:: What to produce ::
Nothing may be dropped or altered: reproduce all the data.

:: Recorded information ::
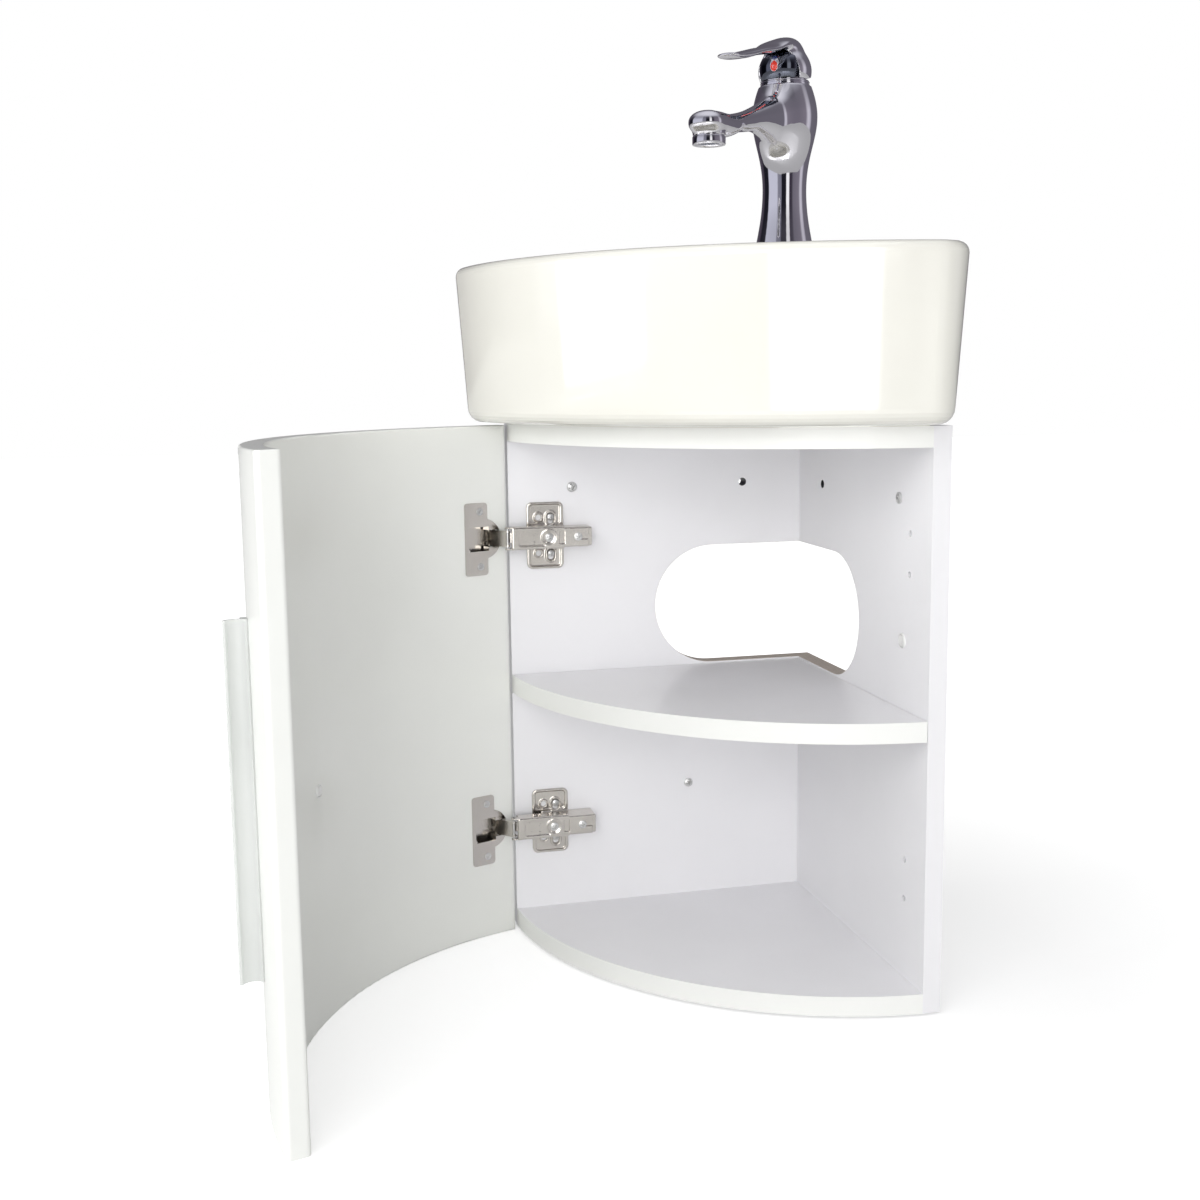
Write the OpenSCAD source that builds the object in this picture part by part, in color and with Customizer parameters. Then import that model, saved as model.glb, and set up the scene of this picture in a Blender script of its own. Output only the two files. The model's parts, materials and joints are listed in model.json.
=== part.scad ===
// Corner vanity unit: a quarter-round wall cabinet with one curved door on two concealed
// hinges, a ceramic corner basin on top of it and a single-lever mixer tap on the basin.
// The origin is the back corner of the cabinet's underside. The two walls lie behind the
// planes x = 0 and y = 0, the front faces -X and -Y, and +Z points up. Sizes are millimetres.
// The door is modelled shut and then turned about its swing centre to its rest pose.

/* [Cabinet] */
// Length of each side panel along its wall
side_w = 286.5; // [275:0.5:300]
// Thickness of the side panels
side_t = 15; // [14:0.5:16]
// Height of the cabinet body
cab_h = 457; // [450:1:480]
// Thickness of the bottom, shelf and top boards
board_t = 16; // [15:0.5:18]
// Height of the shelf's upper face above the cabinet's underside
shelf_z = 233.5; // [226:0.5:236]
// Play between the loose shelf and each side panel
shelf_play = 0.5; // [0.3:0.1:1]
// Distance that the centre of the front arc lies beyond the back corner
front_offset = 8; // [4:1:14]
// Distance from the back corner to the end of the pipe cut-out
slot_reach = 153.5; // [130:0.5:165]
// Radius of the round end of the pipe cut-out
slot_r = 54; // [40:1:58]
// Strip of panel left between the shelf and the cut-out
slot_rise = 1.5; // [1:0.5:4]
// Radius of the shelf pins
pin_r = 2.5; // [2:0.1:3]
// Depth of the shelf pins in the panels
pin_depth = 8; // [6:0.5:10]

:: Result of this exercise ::
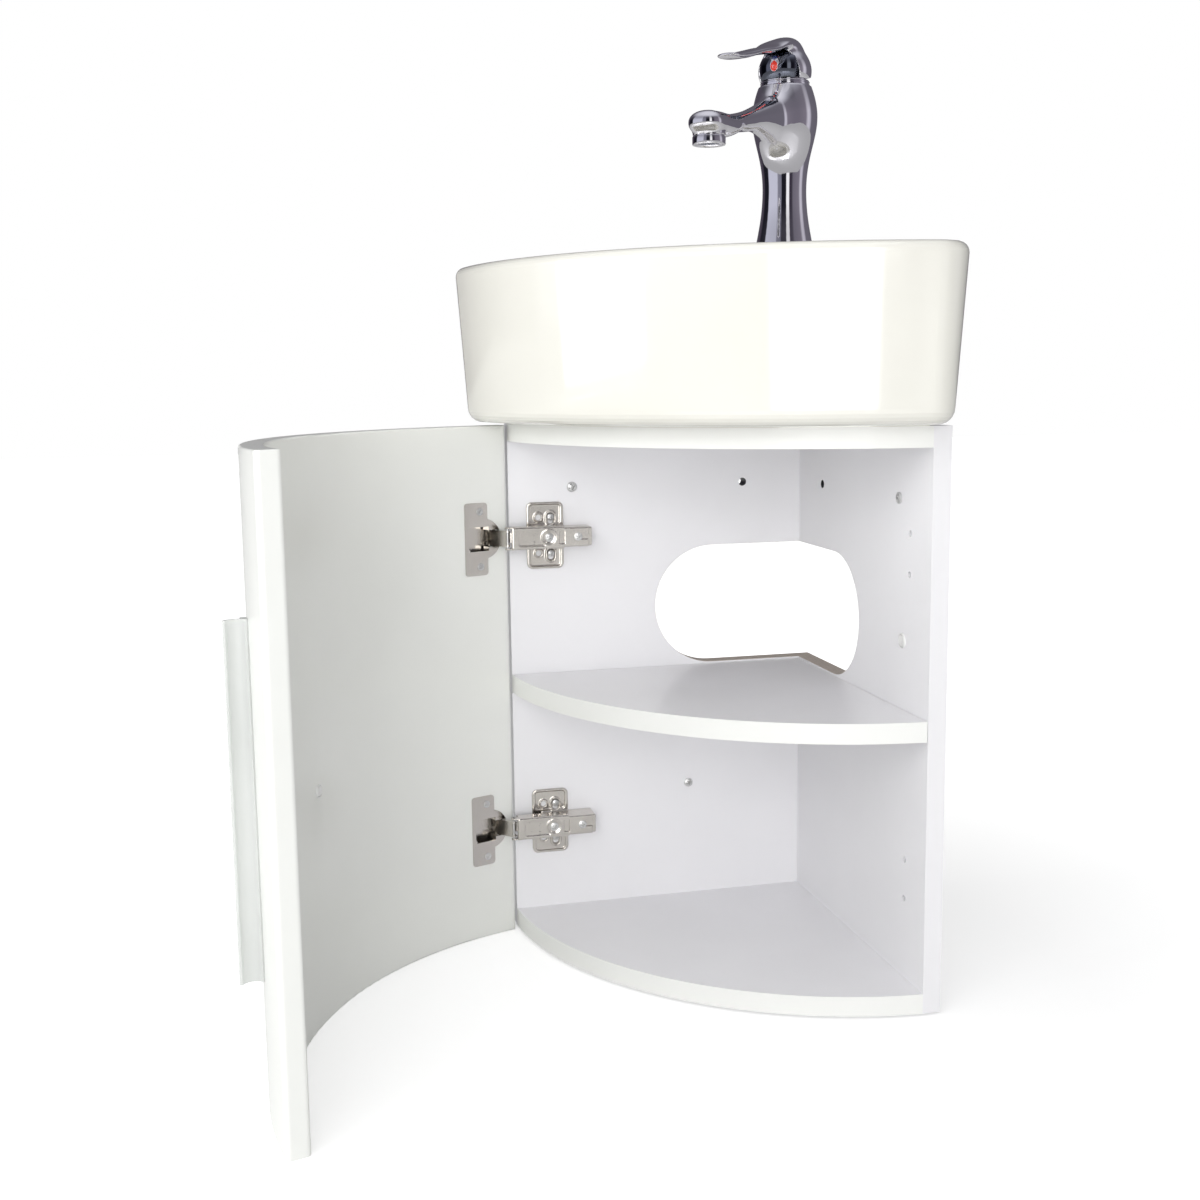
Write the OpenSCAD source that builds the object in this picture part by part, in color and with Customizer parameters. Then import that model, saved as model.glb, and set up the scene of this picture in a Blender script of its own. Output only the two files. The model's parts, materials and joints are listed in model.json.
=== part.scad ===
// Corner vanity unit: a quarter-round wall cabinet with one curved door on two concealed
// hinges, a ceramic corner basin on top of it and a single-lever mixer tap on the basin.
// The origin is the back corner of the cabinet's underside. The two walls lie behind the
// planes x = 0 and y = 0, the front faces -X and -Y, and +Z points up. Sizes are millimetres.
// The door is modelled shut and then turned about its swing centre to its rest pose.

/* [Cabinet] */
// Length of each side panel along its wall
side_w = 286.5; // [275:0.5:300]
// Thickness of the side panels
side_t = 15; // [14:0.5:16]
// Height of the cabinet body
cab_h = 457; // [450:1:480]
// Thickness of the bottom, shelf and top boards
board_t = 16; // [15:0.5:18]
// Height of the shelf's upper face above the cabinet's underside
shelf_z = 233.5; // [226:0.5:236]
// Play between the loose shelf and each side panel
shelf_play = 0.5; // [0.3:0.1:1]
// Distance that the centre of the front arc lies beyond the back corner
front_offset = 8; // [4:1:14]
// Distance from the back corner to the end of the pipe cut-out
slot_reach = 153.5; // [130:0.5:165]
// Radius of the round end of the pipe cut-out
slot_r = 54; // [40:1:58]
// Strip of panel left between the shelf and the cut-out
slot_rise = 1.5; // [1:0.5:4]
// Radius of the shelf pins
pin_r = 2.5; // [2:0.1:3]
// Depth of the shelf pins in the panels
pin_depth = 8; // [6:0.5:10]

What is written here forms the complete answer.